Cientistas foram caçar combustível fóssil, mas o que encontraram pode ajudar a salvar o mundo

Dois cientistas foram procurar combustíveis fósseis no subsolo do nordeste de França, mas não esperavam descobrir algo que pudesse impulsionar o esforço para enfrentar a crise climática.

Jacques Pironon e Phillipe De Donato, ambos diretores de pesquisa do Centro Nacional de Pesquisa Científica da França, estavam avaliando a quantidade de metano nos subsolos da bacia mineira de Lorraine usando uma sonda especializada “pioneira no mundo”, capaz de analisar gases dissolvidos na água de formações rochosas no subsolo.

Algumas centenas de metros abaixo, a sonda encontrou baixas concentrações de hidrogênio. “Isso não foi uma verdadeira surpresa para nós”, disse Pironon à CNN.

É comum encontrar pequenas quantidades perto da superfície de um furo, mas à medida que a investigação se aprofundava, a concentração aumentava. A 1.100 metros de profundidade era de 14%, a 1.250 metros, era de 20%.

Isto foi surpreendente, disse Pironon, pois indicou a presença de um grande reservatório de hidrogênio abaixo.

Eles fizeram cálculos e estimaram que o depósito poderia conter entre 6 milhões e 250 milhões de toneladas métricas de hidrogênio.

Isso poderia torná-lo um dos maiores depósitos de “hidrogênio branco” já descoberto, disse Pironon.
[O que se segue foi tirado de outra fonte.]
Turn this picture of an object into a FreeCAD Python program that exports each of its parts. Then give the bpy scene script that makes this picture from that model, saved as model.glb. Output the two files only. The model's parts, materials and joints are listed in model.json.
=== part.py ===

A descoberta ajudou a alimentar um interesse já febril pelo gás.

Hidrogênio Branco

O hidrogênio branco — também referido como hidrogênio “natural”, “ouro” ou “geológico” — é produzido naturalmente ou está presente na crosta terrestre e tornou-se uma espécie de Santo Graal climático.

O hidrogênio produz apenas água quando queimado, o que o torna muito atraente como potencial fonte de energia limpa para indústrias como a aviação, a navegação e a siderurgia, que necessitam de tanta energia que é quase impossível atendê-la através de energias renováveis, como a solar e a eólica.
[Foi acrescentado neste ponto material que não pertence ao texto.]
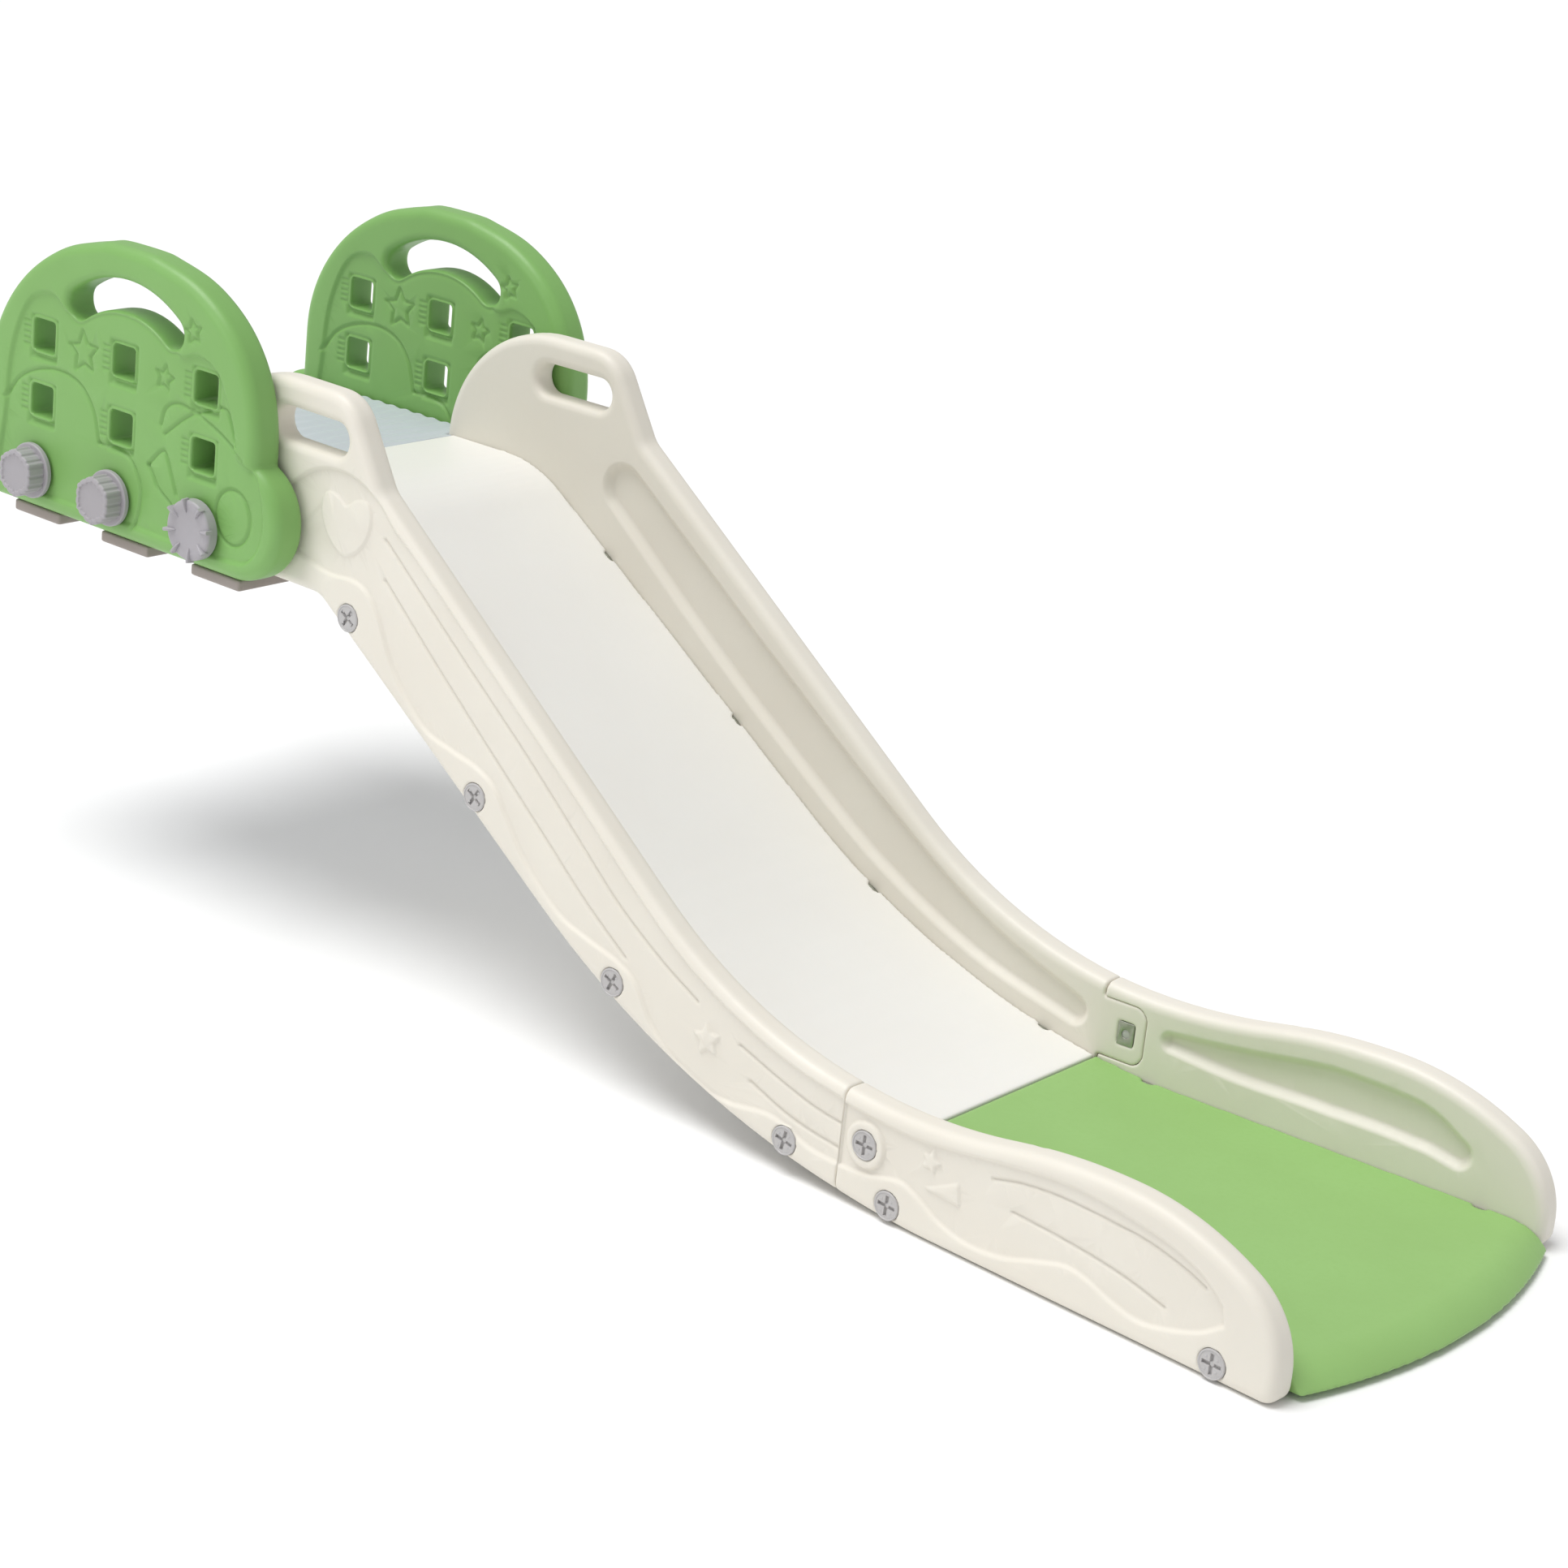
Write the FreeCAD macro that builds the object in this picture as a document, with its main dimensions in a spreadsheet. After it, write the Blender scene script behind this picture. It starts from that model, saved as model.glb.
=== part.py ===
import FreeCAD, Part
import math
import os

"""Child's wave slide: a two-part slide with a raised deck between two domed guard panels.

The origin lies on the floor, midway along the slide and midway between its sides.
+X runs downhill, +Y towards the far side rail and +Z up. Every length is in millimetres.
"""

Vector = FreeCAD.Vector
Placement = FreeCAD.Placement
Rotation = FreeCAD.Rotation

X_AXIS = Vector(1, 0, 0)
Y_AXIS = Vector(0, 1, 0)
Z_AXIS = Vector(0, 0, 1)
NEAR = -1
FAR = 1
SIDES = {"near": NEAR, "far": FAR}
SMALL = 0.001
BEYOND = 40.0

SIZES = {
    # The whole slide
    "toe_reach": 832.0,
    "deck_height": 448.0,
    "slope_angle": 34.0,
    "seam_reach": 345.0,
    "seam_gap": 0.6,
    "seat_gap": 0.3,
    # Sliding surface
    "board_thickness": 18.0,
    "board_joint_gap": 3.0,
    "crest_radius": 146.0,
    "sweep_radius": 878.0,
    "runout_height": 25.0,
    "runout_length": 643.4,
    "deck_flat": 123.5,
    "lip_reach": 45.0,
    "lip_radius": 50.0,
    "lip_angle": 50.0,
    "lip_lift": 5.0,
    "lip_bow": 637.0,
    "lip_land": 20.0,
    # Side rails
    "rail_thickness": 32.0,
    "rail_spread": 204.0,
    "upper_flare": 1.2,
    "lower_flare": 2.8,
    "rail_rounding": 10.0,
    "hump_rise": 135.0,
    "hump_radius": 140.0,
    "hump_rear": 12.0,
    "hump_shoulder": 213.0,
    "shoulder_radius": 45.0,
    "neck_reach": 262.0,
    "neck_rise": 51.0,
    "neck_radius": 30.0,
    "dip_reach": 602.5,
    "dip_height": 107.0,
    "dip_radius": 511.0,
    "wave_start": 369.0,
    "wave_end": 246.0,
    "wave_height": 133.0,
    "wave_radius": 600.0,
    "brow_reach": 113.0,
    "brow_radius": 285.0,
    "nose_height": 78.0,
    "nose_radius": 86.0,
    "keel_radius": 30.0,
    "corner_radius": 14.0,
    "grip_length": 104.0,
    "grip_width": 34.0,
    "grip_reach": 162.0,
    "grip_rise": 89.0,
    "grip_rounding": 8.0,
    # Lap joint between the upper and lower rails
    "tongue_length": 50.0,
    "tongue_root": 4.0,
    "tongue_low": 34.0,
    "tongue_high": 95.0,
    "tongue_radius": 14.0,
    "tongue_thickness": 14.0,
    "joint_reach": 29.0,
    "joint_height": 64.0,
    # Cross-head screws and their square nuts
    "head_radius": 14.0,
    "head_height": 5.0,
    "shank_radius": 4.5,
    "board_bite": 12.0,
    "board_drop": 9.0,
    "joint_end": 31.0,
    "cross_width": 4.0,
    "cross_length": 20.0,
    "cross_depth": 3.0,
    "board_nut_width": 13.0,
    "board_nut_depth": 4.5,
    "joint_nut_width": 18.0,
    "joint_nut_height": 24.0,
    "joint_nut_depth": 7.0,
    "thread_fit": 0.05,
    "clearance": 0.3,
    # Deck
    "deck_thickness": 72.0,
    "deck_length": 293.0,
    "deck_shelf": 74.0,
    "deck_nose": 112.0,
    "deck_nose_drop": 15.0,
    "deck_rounding": 8.0,
    # Guard panels
    "panel_gap": 0.52,
    "panel_thickness": 40.0,
    "panel_offset": 75.0,
    "panel_rounding": 12.0,
    "dome_rise": 226.0,
    "dome_shoulder": 54.0,
    "dome_half_width": 203.0,
    "front_lobe_radius": 62.0,
    "front_lobe_offset": 179.0,
    "rear_lobe_radius": 38.0,
    "rear_lobe_offset": 202.0,
    "window_width": 33.0,
    "window_pitch": 122.0,
    "window_centre": 5.0,
    "lower_window_rise": 42.0,
    "upper_window_rise": 110.0,
    "window_corner": 3.0,
    "window_flare": 4.5,
    "handle_rise": 177.0,
    "handle_radius": 122.0,
    "handle_width": 32.0,
    "handle_angle": 35.0,
    "handle_rounding": 8.0,
    # Hand knobs and front dials
    "knob_drop": 32.0,
    "rear_knob_reach": 198.0,
    "middle_knob_reach": 78.0,
    "front_knob_reach": -52.0,
    "collar_radius": 29.0,
    "collar_height": 5.0,
    "grasp_half_width": 23.0,
    "grasp_corner": 9.0,
    "grasp_height": 20.0,
    "flute_radius": 2.5,
    "flute_pitch": 8.0,
    "flute_depth": 15.0,
    "recess_half_width": 16.0,
    "recess_corner": 3.0,
    "recess_depth": 2.0,
    "knob_rounding": 1.5,
    "knob_shank_radius": 7.0,
    "knob_shank_length": 92.0,
    "turning_fit": 0.05,
    "dial_radius": 31.0,
    "dial_height": 12.0,
    "dial_rib_inner": 17.0,
    "dial_rib_outer": 28.0,
    "dial_rib_width": 5.0,
    "dial_rib_height": 1.5,
    # Brackets that the knobs and dials tighten into
    "bracket_width": 71.0,
    "bracket_depth": 12.0,
    "bracket_pitch": 136.0,
    "bracket_gap": 1.75,
    "bracket_outer": 238.0,
    "upstand_width": 40.0,
    "upstand_thickness": 17.0,
    "upstand_gap": 3.3,
}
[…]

Mas embora o hidrogênio seja o elemento mais abundante no Universo, geralmente existe combinado com outras moléculas. Atualmente, o hidrogênio comercial é produzido num processo que consome muita energia, quase inteiramente alimentado por combustíveis fósseis.

Um arco-íris de cores é usado como abreviação para os diferentes tipos de hidrogênio. “Cinza” é feito de gás metano e “marrom” de carvão. O hidrogênio “azul” é o mesmo que o cinzento, mas a poluição produzida pelo aquecimento do planeta é capturada antes de ir para a atmosfera.

O mais promissor do ponto de vista climático é o hidrogênio “verde”, produzido a partir de energia renovável para dividir a água. No entanto, a produção continua em pequena escala e cara.

É por isso que o interesse no hidrogênio branco, uma fonte potencialmente abundante e inexplorada de energia de queima limpa, aumentou nos últimos anos.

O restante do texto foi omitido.